Step 2: Monitoring with DigitalOcean and MongoDB Tools

Implement comprehensive monitoring:

• DigitalOcean Monitoring: Utilize Droplet metrics (CPU, RAM, Disk I/O, Network) to ensure nodes are healthy. Set up alerts for high resource utilization or Droplet unavailability.
• MongoDB Monitoring:
• Use `mongostat` and `mongotop` for real-time insights into database activity.
• Configure MongoDB’s built-in alerting or integrate with external monitoring systems (e.g., Prometheus with a MongoDB exporter, Datadog, New Relic).
• Monitor replica set status (`rs.status()`) regularly. Key metrics include oplog lag, election frequency, and member states (PRIMARY, SECONDARY, ARBITER, DOWN).

Automated alerts for replica set member downtime or significant oplog lag are essential for proactive issue resolution.

Advanced Considerations: Arbiter and Multi-Region Deployments

For more complex scenarios, consider these advanced strategies:

1. Adding an Arbiter Node

In a replica set with an even number of data-bearing nodes, an arbiter can be added to break ties during elections. An arbiter is a MongoDB instance that participates in elections but does not hold data. This is useful if you plan to scale to four data-bearing nodes.

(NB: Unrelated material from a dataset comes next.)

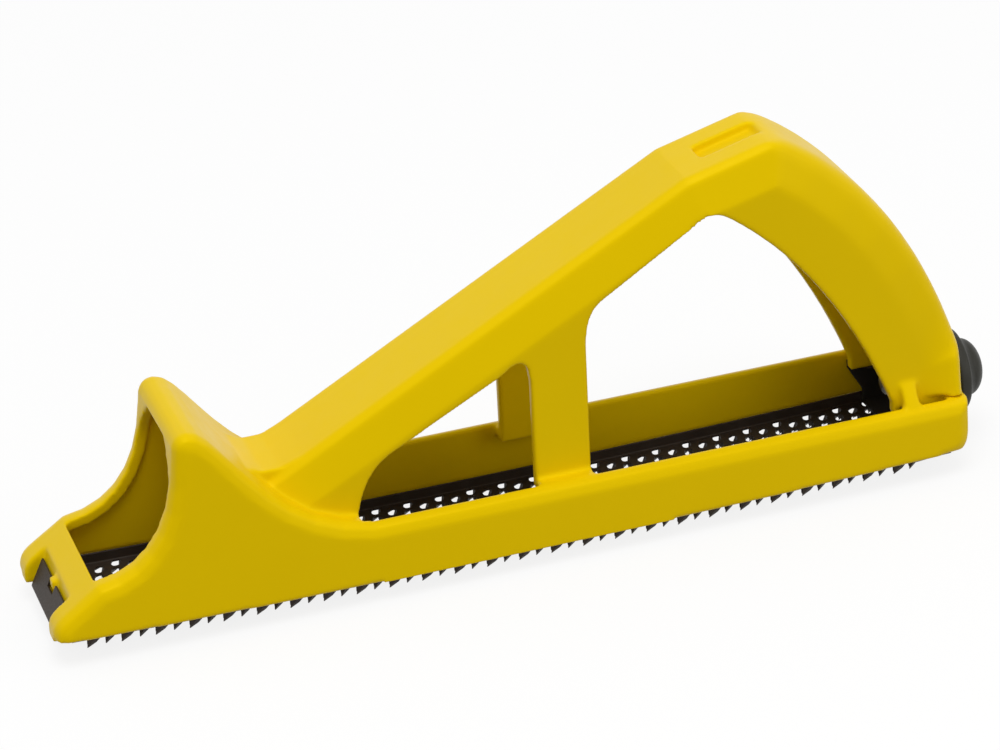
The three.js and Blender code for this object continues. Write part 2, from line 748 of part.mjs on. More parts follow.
/** One strip of the bed, with its holes and the teeth behind them. */
function addRegion(builder, nearStart, nearEnd, farEnd, farStart, centres) {
  const corners = [nearStart, nearEnd, farEnd, farStart];
  const halves = [-flangeInner, -flangeInner, flangeInner, flangeInner];
  const outline = corners.map((corner, i) => new THREE.Vector2(corner.station, halves[i]));
  const topHoles = [];
  const topIndices = [];
  const bottomHoles = [];
  const bottomIndices = [];
  for (const centre of centres) {
    const hole = holeCorners(centre.x, centre.y);
    const above = hole.map((corner) => builder.point(corner.x, corner.y, 0));
    const below = hole.map((corner) => builder.point(corner.x, corner.y, -bladeThickness));
    for (let i = 0; i < hole.length; i += 1) {
      const next = (i + 1) % hole.length;
      builder.quad(above[i], above[next], below[next], below[i]);
    }
    const rear = centre.x + holeLength / 2;
    const root = new THREE.Vector2(rear + toothLength, centre.y - holeShear / 2);
    const rootIndex = builder.point(root.x, root.y, -bladeThickness);
    const tipIndex = builder.point(rear - holeShear, root.y, -tipDepth);
    const [, , nearRear, farRear] = below;
    builder.triangle(nearRear, farRear, tipIndex);
    builder.triangle(rootIndex, nearRear, tipIndex);
    builder.triangle(farRear, rootIndex, tipIndex);
    topHoles.push(hole);
    topIndices.push(above);
    bottomHoles.push([hole[0], hole[1], hole[2], root, hole[3]]);
    bottomIndices.push([below[0], below[1], below[2], rootIndex, below[3]]);
  }
  builder.fill(outline, corners.map((corner) => corner.top), topHoles, topIndices, true);
  builder.fill(outline, corners.map((corner) => corner.bottom), bottomHoles, bottomIndices, false);
}

/** Closes one end of the channel. */
function addChannelEnd(builder, near, far, facesHeel) {
  const faces = [
    [near.bottom, near.rimOuter, near.rimInner, near.top],
    [near.bottom, near.top, far.top, far.bottom],
    [far.bottom, far.top, far.rimInner, far.rimOuter],
  ];
  for (const [a, b, c, d] of faces) {
    if (facesHeel) builder.quad(d, c, b, a);
    else builder.quad(a, b, c, d);
  }
}

/** The blade's bent front end, with its notch. */
function bladeTab() {
  const start = bladeStation + bladeThickness;
  const floor = bow(bladeStation);
  const rise = floor + bladeThickness;
  const strip = prism([
    new THREE.Vector2(start, floor),
    new THREE.Vector2(tabFoldStation + bladeThickness, floor),
    new THREE.Vector2(tabFoldStation + bladeThickness, rise),
    new THREE.Vector2(tabFoldStation + bladeThickness + tabLean, tabHeight),
    new THREE.Vector2(tabFoldStation + tabLean, tabHeight + bladeThickness / 2),
    new THREE.Vector2(tabFoldStation, rise),
    new THREE.Vector2(tabFoldStation, floor),
    new THREE.Vector2(tabFoldStation + bladeThickness, floor - bladeThickness),
    new THREE.Vector2(start, floor - bladeThickness),
  ].reverse(), tabHalfWidth);
  const notchFloor = tabHeight - tabNotchDepth;
  const notch = prism(rectangle(-overrun, notchFloor, barTopStation, tabHeight + overrun), tabNotchWidth / 2);
  return strip.subtract(notch);
}

/** The blade: channel, bent front end and rear lip. */
function blade() {
  const lipFloor = bow(bladeEnd) - bladeThickness;
  const lip = prism(
    rectangle(bladeEnd - bladeThickness, lipFloor, bladeEnd, bow(bladeEnd) + rearLipHeight), tabHalfWidth,
  );
  return bladeChannel().add(bladeTab()).add(lip);
}

/** The clamp that draws the blade's rear lip back: base, back plate with its tongue, and two horned ears. */
function tensionClamp() {
  const face = clampFaceStation;
  const floor = seatGap + bow(face);
  const front = face - clampBaseLength;
  const baseFloor = seatGap + Math.max(bow(front), bow(face));
  const base = prism(rectangle(front, baseFloor, face, baseFloor + clampThickness), clampHalfWidth);
  const back = new THREE.Shape();
  back.moveTo(-clampHalfWidth, floor);
  back.lineTo(clampHalfWidth, floor);
  back.lineTo(clampHalfWidth, clampHeight);
  back.lineTo(clampTongueHalfWidth, clampHeight);
  back.lineTo(clampTongueHalfWidth, clampTongueHeight);
  back.lineTo(-clampTongueHalfWidth, clampTongueHeight);
  back.lineTo(-clampTongueHalfWidth, clampHeight);
  back.lineTo(-clampHalfWidth, clampHeight);
  const hole = new THREE.Path();
  hole.absarc(0, screwHeight, screwRadius + runningGap, 0, 2 * Math.PI);
  back.holes.push(hole);
  const ear = [
    new THREE.Vector2(front, baseFloor),
    new THREE.Vector2(face, baseFloor),
    new THREE.Vector2(face, clampHeight),
    new THREE.Vector2(front + clampThickness, clampHeight),
    new THREE.Vector2(face - clampHornLength, clampHornHeight),
    new THREE.Vector2(face - clampHornLength, clampHeight + clampThickness),
    new THREE.Vector2(front, clampHeight / 2),
  ];
  const ears = prism(ear, clampHalfWidth).subtract(prism(rectangle(
    front - overrun, -overrun, bodyLength, clampHornHeight + overrun,
  ), clampHalfWidth - clampThickness));
  return base.add(lengthwise(back, face - clampThickness, face)).add(ears);
}

/** The nut on the clamp's tongue. */
function clampNut() {
  const rear = clampFaceStation - clampThickness - seatGap;
  const shape = new THREE.Shape();
  const corner = nutWidth / Math.sqrt(3);
  for (let i = 0; i < 6; i += 1) {
    const angle = Math.PI / 3 * i;
    const across = corner * Math.cos(angle);
    const height = screwHeight + corner * Math.sin(angle);
    if (i === 0) shape.moveTo(across, height);
    else shape.lineTo(across, height);
  }
  const bore = new THREE.Path();
  bore.absarc(0, screwHeight, screwRadius + seatGap, 0, 2 * Math.PI);
  shape.holes.push(bore);
  return lengthwise(shape, rear - nutThickness, rear);
}

/** The tension screw, from ahead of the nut to inside the knob. */
function tensionScrew() {
  const end = knobStation + knobFlangeThickness;
  const groove = clipStation();
  const neck = screwRadius * grooveShare;
  return turned([
    new THREE.Vector2(0, end - screwLength),
    new THREE.Vector2(screwRadius, end - screwLength),
    new THREE.Vector2(screwRadius, groove - seatGap),
    new THREE.Vector2(neck, groove - seatGap),
    new THREE.Vector2(neck, groove + clipThickness + seatGap),
    new THREE.Vector2(screwRadius, groove + clipThickness + seatGap),
    new THREE.Vector2(screwRadius, end),
    new THREE.Vector2(0, end),
  ]);
}

/** Station of the clip's front face. */
function clipStation() {
  return bodyLength - wallThickness - clipGap - clipThickness;
}

/** A ring about the screw's axis. */
function ring(innerRadius, outerRadius, station, thickness) {
  return turned([
    new THREE.Vector2(innerRadius, station),
    new THREE.Vector2(outerRadius, station),
    new THREE.Vector2(outerRadius, station + thickness),
    new THREE.Vector2(innerRadius, station + thickness),
    new THREE.Vector2(innerRadius, station),
  ]);
}

/** The clip that sits in the screw's groove. */
function retainingClip() {
  return ring(screwRadius * grooveShare + seatGap / 2, clipRadius, clipStation(), clipThickness);
}

/** The washer between the heel and the knob. */
function thrustWasher() {
  return ring(screwRadius + runningGap, washerRadius, bodyLength + seatGap, washerThickness);
}

/** The knob: a flange, a step and a domed grip, bored for the screw. */
function tensionKnob() {
  const bore = screwRadius + seatGap;
  const boreEnd = knobStation + knobFlangeThickness + seatGap;
  const flangeTop = knobStation + knobFlangeThickness;
  const outline = new THREE.Path();
  outline.moveTo(0, boreEnd);
  outline.lineTo(bore, boreEnd);
  outline.lineTo(bore, knobStation);
  outline.lineTo(knobFlangeRadius - knobStepRadius, knobStation);
  outline.lineTo(knobFlangeRadius, knobStation + knobStepRadius);
  outline.lineTo(knobFlangeRadius, flangeTop - knobStepRadius);
  outline.lineTo(knobFlangeRadius - knobStepRadius, flangeTop);
  outline.lineTo(knobNeckRadius, flangeTop + knobStepRadius / 2);
  outline.lineTo(knobDomeRadius, flangeTop + 2 * knobStepRadius);
  outline.quadraticCurveTo(
    knobDomeRadius, knobStation + knobLength,
    0, knobStation + knobLength,
  );
  return turned(pointsOf(outline));
}

const yellow = new THREE.MeshStandardMaterial({ color: 0xe3be00, roughness: 0.42, metalness: 0 });
const blueSteel = new THREE.MeshStandardMaterial({ color: 0x23211f, roughness: 0.38, metalness: 0.85 });
const blackPlastic = new THREE.MeshStandardMaterial({ color: 0x20201d, roughness: 0.5, metalness: 0 });
const plainSteel = new THREE.MeshStandardMaterial({ color: 0x9a9a96, roughness: 0.35, metalness: 0.9 });

/** A named mesh. */
function piece(name, geometry, material) {
  const mesh = new THREE.Mesh(geometry, material);
  mesh.name = name;
  return mesh;
}

const plane = new THREE.Group();
plane.add(
  piece('body_moulding', geometryOf(bodyMoulding()), yellow),
  piece('blade', geometryOf(blade()), blueSteel),
  piece('tension_clamp', geometryOf(tensionClamp()), blueSteel),
  piece('clamp_nut', geometryOf(clampNut()), plainSteel),
  piece('tension_screw', tensionScrew(), plainSteel),
  piece('retaining_clip', retainingClip(), plainSteel),
  piece('thrust_washer', thrustWasher(), plainSteel),
  piece('knob', tensionKnob(), blackPlastic),
);
plane.position.set(-overallLength / 2, 0, tipDepth);

export default plane;
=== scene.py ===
"""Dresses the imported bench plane: moulded body, toothed blade, tension clamp and knob."""

import logging
import math
from dataclasses import dataclass, field
from enum import Enum
from typing import Any, Callable, Optional

import bmesh
import bpy
from mathutils import Matrix, Vector
from mathutils.geometry import tessellate_polygon
from mathutils.kdtree import KDTree


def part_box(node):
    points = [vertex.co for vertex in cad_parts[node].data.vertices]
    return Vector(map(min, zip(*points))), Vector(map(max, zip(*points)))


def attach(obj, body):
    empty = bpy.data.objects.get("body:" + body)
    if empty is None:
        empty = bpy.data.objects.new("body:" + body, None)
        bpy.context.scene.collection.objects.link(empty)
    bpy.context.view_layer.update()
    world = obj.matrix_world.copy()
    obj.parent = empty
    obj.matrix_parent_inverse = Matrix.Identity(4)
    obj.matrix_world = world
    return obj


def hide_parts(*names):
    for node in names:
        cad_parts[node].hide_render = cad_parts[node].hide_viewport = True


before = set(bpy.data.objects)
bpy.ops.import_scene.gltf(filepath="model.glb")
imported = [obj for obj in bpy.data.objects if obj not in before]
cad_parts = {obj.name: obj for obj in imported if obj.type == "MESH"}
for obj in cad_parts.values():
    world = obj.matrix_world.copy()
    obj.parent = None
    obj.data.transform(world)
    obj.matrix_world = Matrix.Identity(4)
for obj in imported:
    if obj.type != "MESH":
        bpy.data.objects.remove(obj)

MM = 0.001
TURN = 2 * math.pi
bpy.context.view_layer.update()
LOG = logging.getLogger("bench_plane")

MERGE_DISTANCE = MM / 1000
NOISE_LOW = 0.3   # nearly all values of a noise texture lie between these two
NOISE_HIGH = 0.7

Settings = dict[Any, Any]
Links = dict[Any, bpy.types.NodeSocket]
Point = tuple[float, float]


class Slot(Enum):
    """The record's material slots."""

    YELLOW_PLASTIC = "yellow_plastic"
    DARK_STEEL = "dark_steel"
    PLAIN_STEEL = "plain_steel"
    BLACK_PLASTIC = "black_plastic"


class Body(Enum):
    """The bodies that pieces ride on."""

    BODY = "body"
    KNOB = "knob"
    CLAMP = "clamp"


def linear(colour: str) -> tuple[float, float, float, float]:
    """Turns an sRGB hex colour to linear.

    Args:
        colour: six hex digits after a hash sign.

    Returns:
        Linear red, green, blue and an alpha of 1.
    """
    parts = [int(colour[i:i + 2], 16) / 255 for i in (1, 3, 5)]
    red, green, blue = (
        part / 12.92 if part <= 0.04045 else ((part + 0.055) / 1.055) ** 2.4 for part in parts
    )
    return red, green, blue, 1.0


def add_node(
    tree: bpy.types.NodeTree,
    kind: str,
    settings: Optional[Settings] = None,
    links: Optional[Links] = None,
) -> bpy.types.Node:
    """Adds one node to a tree.

    Args:
        tree: the node tree.
        kind: Blender's name of the node type.
        settings: values of the node's properties or of its inputs, by name or index.
        links: sockets to link to its inputs, by name or index.

    Returns:
        The new node.
    """
    node = tree.nodes.new(kind)
    for name, value in (settings or {}).items():
        if isinstance(name, str) and hasattr(node, name):
            setattr(node, name, value)
        else:
            node.inputs[name].default_value = value
    for name, socket in (links or {}).items():
        tree.links.new(socket, node.inputs[name])
    return node


def new_material(name: str) -> tuple[bpy.types.Material, bpy.types.NodeTree]:
    """Makes an empty node material.

    Args:
        name: the material's name.

    Returns:
        The material and its node tree.
    """
    material = bpy.data.materials.new(name)
    material.use_nodes = True
    material.node_tree.nodes.clear()
    return material, material.node_tree


def spread(middle: float, swing: float) -> Settings:
    """Gives the range that a noise is mapped to: as far below the middle as above it.

    Args:
        middle: the value in the middle.
        swing: how far the value goes to either side.

    Returns:
        The settings of a map range.
    """
    return {
        "From Min": NOISE_LOW, "From Max": NOISE_HIGH,
        "To Min": middle - swing, "To Max": middle + swing,
    }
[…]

2. Multi-Region Disaster Recovery

For true disaster recovery against a DigitalOcean region failure, deploy your MongoDB replica set across multiple availability zones within a region, or even across different DigitalOcean regions. This requires careful network configuration and consideration of latency. For cross-region replication, you would typically set up a separate replica set in the DR region and use tools like `mongodump`/`mongorestore` or change streams with a custom application to keep data synchronized. DigitalOcean’s managed MongoDB service offers cross-region replication capabilities that can simplify this.

When deploying across regions, ensure your application connection strings are updated to include nodes from the DR region, and your load balancing strategy accounts for DR site traffic redirection.